►

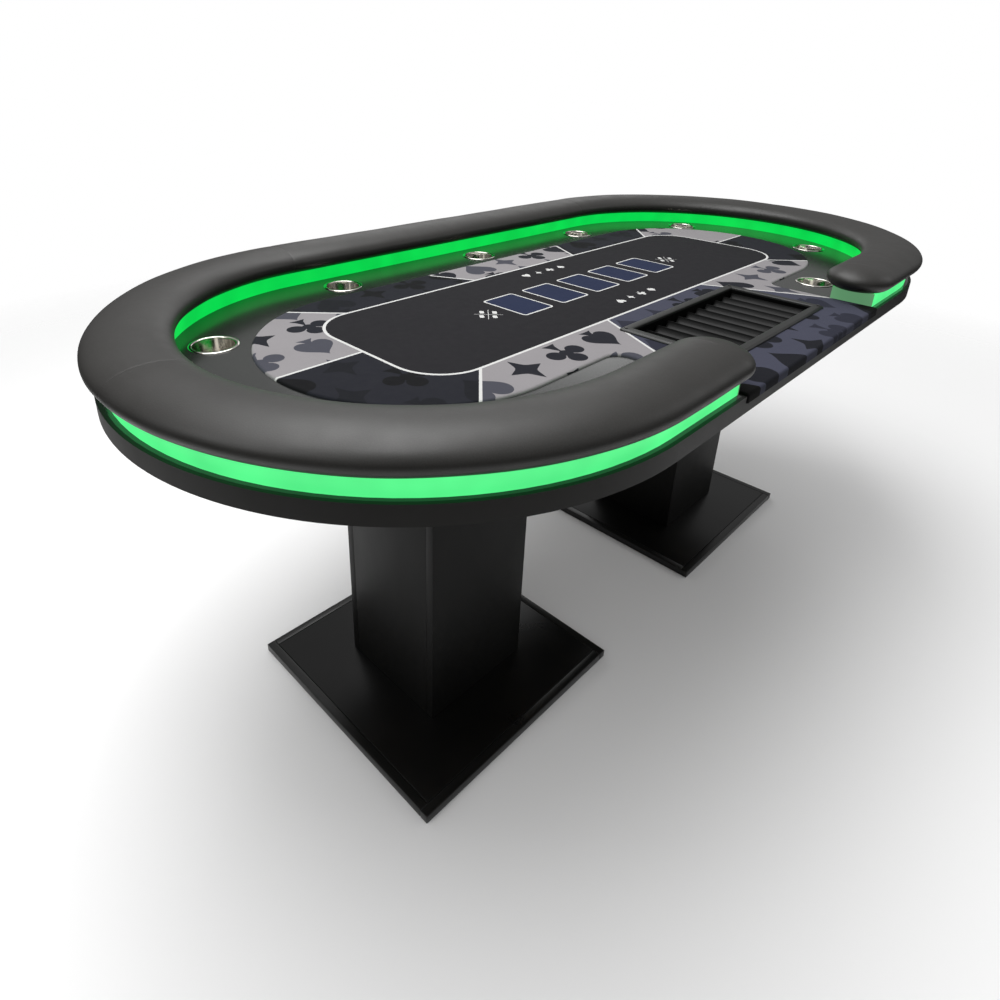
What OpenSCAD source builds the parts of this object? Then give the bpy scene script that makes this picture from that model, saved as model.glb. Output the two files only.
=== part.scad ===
// Oval poker table on two square pedestals, with a lit padded rail, drop-in cup
// holders and a ten-row chip tray at the dealer's place.
// Millimetres, +Z up, X along the table, the dealer sits at -Y. The origin is on the
// floor, midway between the pedestals.

/* [Table top] */
// Overall length of the top at its edge band
table_len = 2060; // [1800:20:2400]
// Overall width of the top at its edge band
table_w = 1030; // [960:10:1100]
// Height of the underside of the top above the floor
under_z = 762; // [700:2:900]
// Thickness of the lower board
base_t = 18; // [16:1:22]
// Thickness of the upper boards laid on the lower one
upper_t = 12; // [10:1:15]
// Thickness of the edge band
band_t = 6; // [3:1:8]
// Half angle of the edge bands that go round the two ends
band_deg = 42; // [30:1:60]

/* [Playing surface] */
// Distance from the centre line to the side of the playing surface
play_r = 285; // [260:1:290]
// Thickness of the foam under the cloth
foam_t = 6; // [3:0.5:8]
// Thickness of the cloth
cloth_t = 2; // [1:0.5:2]
// How far the dealer's cloth stands out past the edge band
front_over = 2; // [1:0.5:3]

/* [Padded rail] */
// Distance from the centre line to the middle of the rail
rail_r = 461; // [440:1:465]
// Half width of the padding
rail_a = 65; // [58:1:68]
// Half height of the padding
rail_b = 29.5; // [25:0.5:32]
// Height of the lit riser under the rail
riser_h = 28; // [20:1:32]
// Width of the riser, across both diffusers
riser_w = 83; // [76:1:86]
// Half width of the gap in the riser at the dealer's place
gap_half = 318; // [290:1:330]
// How far the padding reaches past the end of the riser
pad_over = 38; // [20:1:44]
// Thickness of the cover over the foam
cover_t = 1.5; // [1:0.5:2]
// Bolts that hold the rail down, on each long side
side_bolts = 3; // [2:1:3]

/* [Cup holders] */
// Distance from the centre line to the middle of the cup holders
cup_r = 348; // [335:1:352]
// Inner radius of a cup
cup_bore = 35.5; // [34:0.5:37]
// Radius of the flange
cup_flange = 42; // [39:0.5:44]
// Depth of a cup under the top
cup_deep = 60; // [45:1:70]
// Spacing of the cup holders along the sides
cup_pitch = 430; // [400:1:440]
// Angle of the end cup holders from the long axis
cup_deg = 35; // [25:1:40]

/* [Chip tray] */
// Rows in the tray
rows = 10; // [6:1:10]
// Distance between rows, for 39 mm chips
row_pitch = 40; // [40:0.1:42]
// Length of a row
row_len = 166; // [140:1:170]
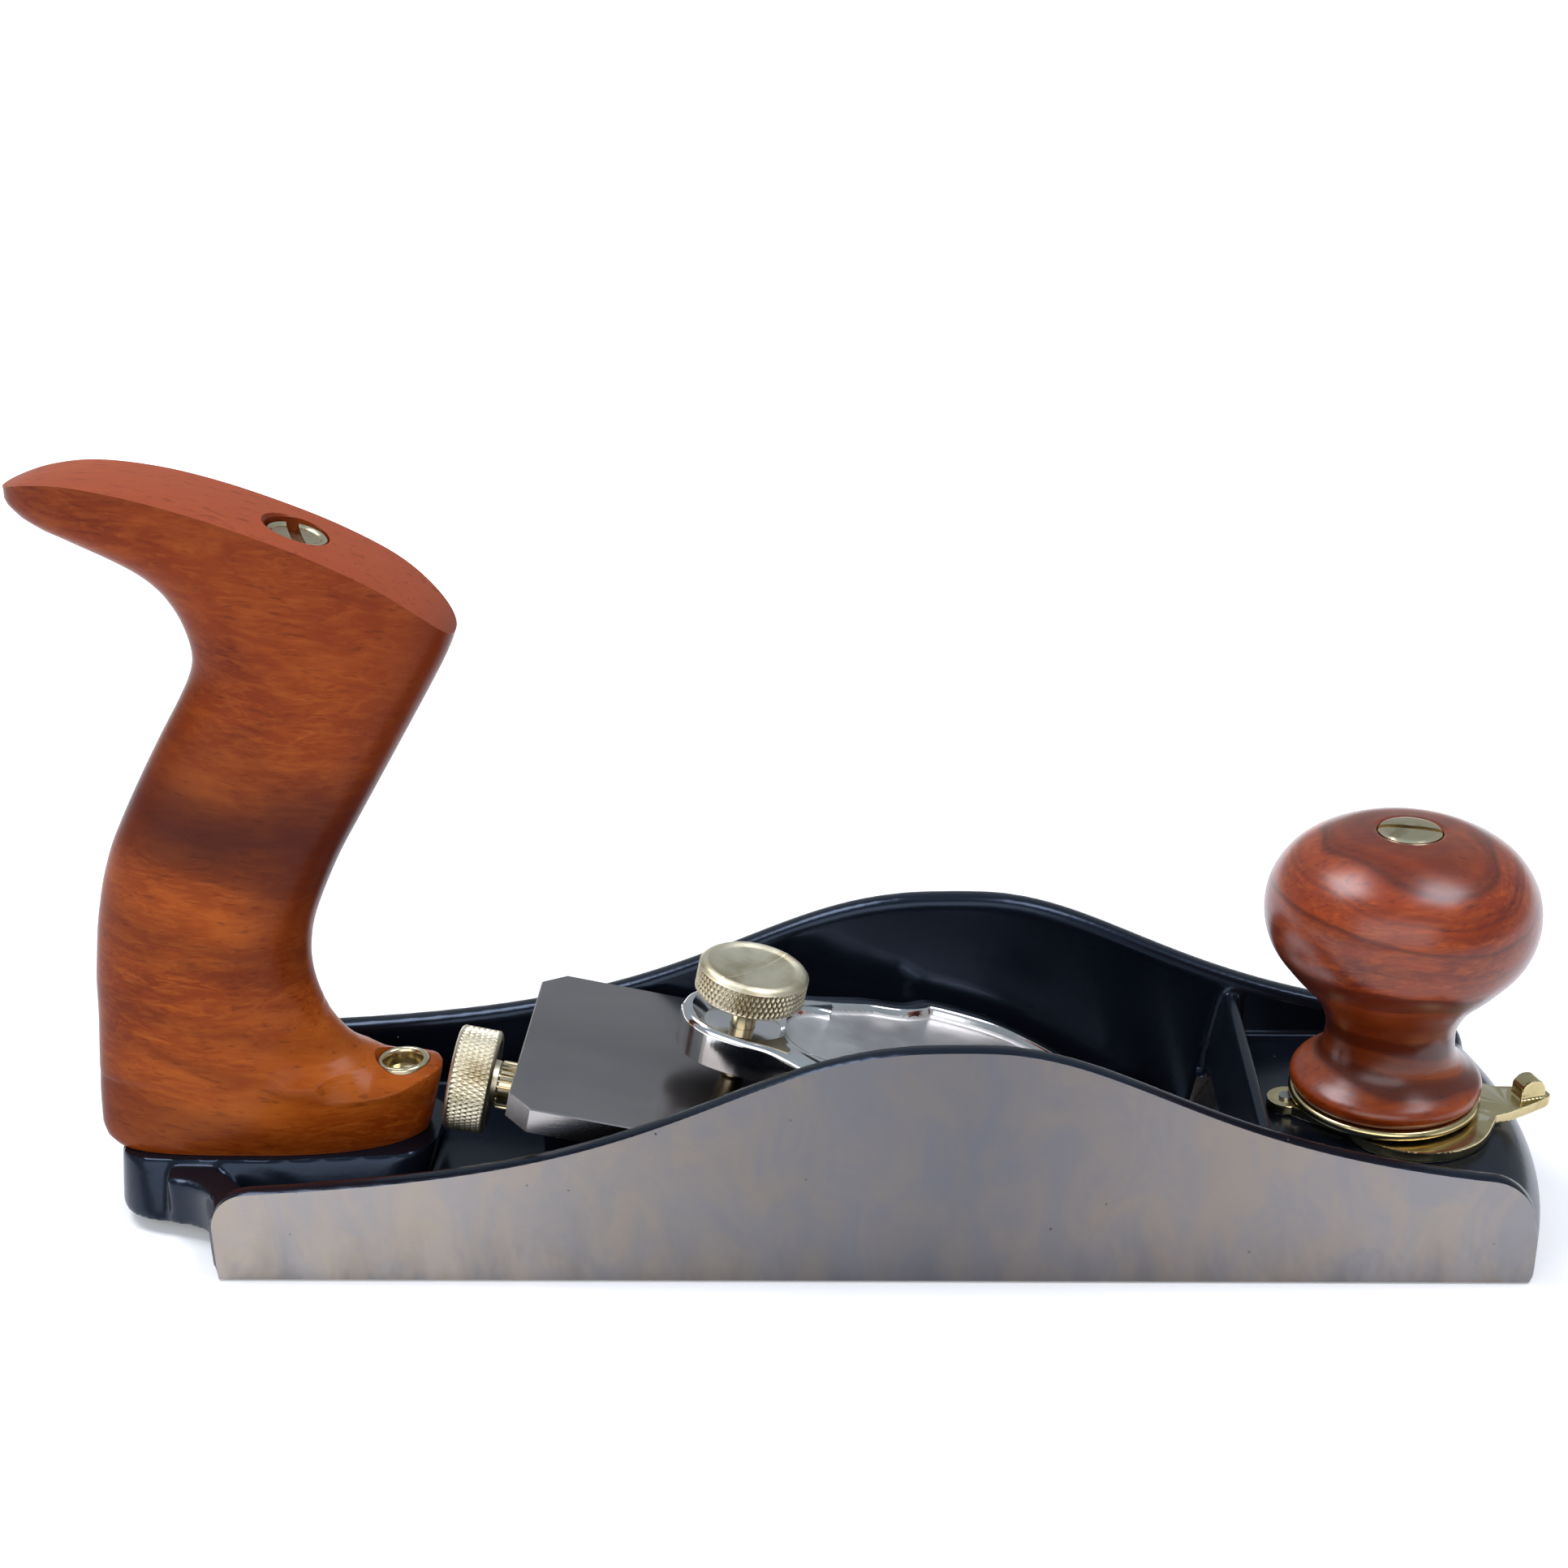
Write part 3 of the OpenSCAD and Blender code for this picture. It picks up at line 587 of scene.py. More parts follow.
def cast(bms, voxel, smooth, keep, soft=None, soft_iter=0):
    """Melts overlapping solids into one rounded skin; soft(co) picks points that get wider fillets."""
    o = joined(bms)
    r = o.modifiers.new("r", "REMESH")
    r.mode, r.voxel_size, r.adaptivity = "VOXEL", voxel, 0
    if soft:
        mesh = baked(o)
        o = bpy.data.objects.new("cast", mesh)
        bpy.context.scene.collection.objects.link(o)
        co = np.empty(len(mesh.vertices) * 3)
        mesh.vertices.foreach_get("co", co)
        g = o.vertex_groups.new(name="soft")
        g.add(np.nonzero(soft(co.reshape(-1, 3)))[0].tolist(), 1.0, "REPLACE")
        s = o.modifiers.new("w", "SMOOTH")
        s.factor, s.iterations, s.vertex_group = 0.5, soft_iter, "soft"
    s = o.modifiers.new("s", "SMOOTH")
    s.factor, s.iterations = 0.5, smooth
    d = o.modifiers.new("d", "DECIMATE")
    d.ratio = keep
    mesh = baked(o)
    o = bpy.data.objects.new("cast", mesh)
    bpy.context.scene.collection.objects.link(o)
    return o


def cutter(bm, where=None):
    if where is not None:
        bm.transform(where)
    return temp_obj(bm)


# ---------------------------------------------------------------- casting
def cheek_outline():
    r0, r1, n = 7.0, 9.5, 110
    x0, x1 = -HALF_L + r0, HALF_L - 0.4 - r1
    xs = [x1 + (x0 - x1) * i / n for i in range(1, n)]
    return (arc(x1, cheek_top(x1) - r1, r1, 0, 76, 10) + [(x, cheek_top(x)) for x in xs]
            + arc(x0, cheek_top(x0) - r0, r0, 90, 180, 8))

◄

To do:
Find every line in the records above that holds the word "from", and copy each one.

Answer to the task:
What OpenSCAD source builds the parts of this object? Then give the bpy scene script that makes this picture from that model, saved as model.glb. Output the two files only.
// Distance from the centre line to the side of the playing surface
// Distance from the centre line to the middle of the rail
// Distance from the centre line to the middle of the cup holders
// Angle of the end cup holders from the long axis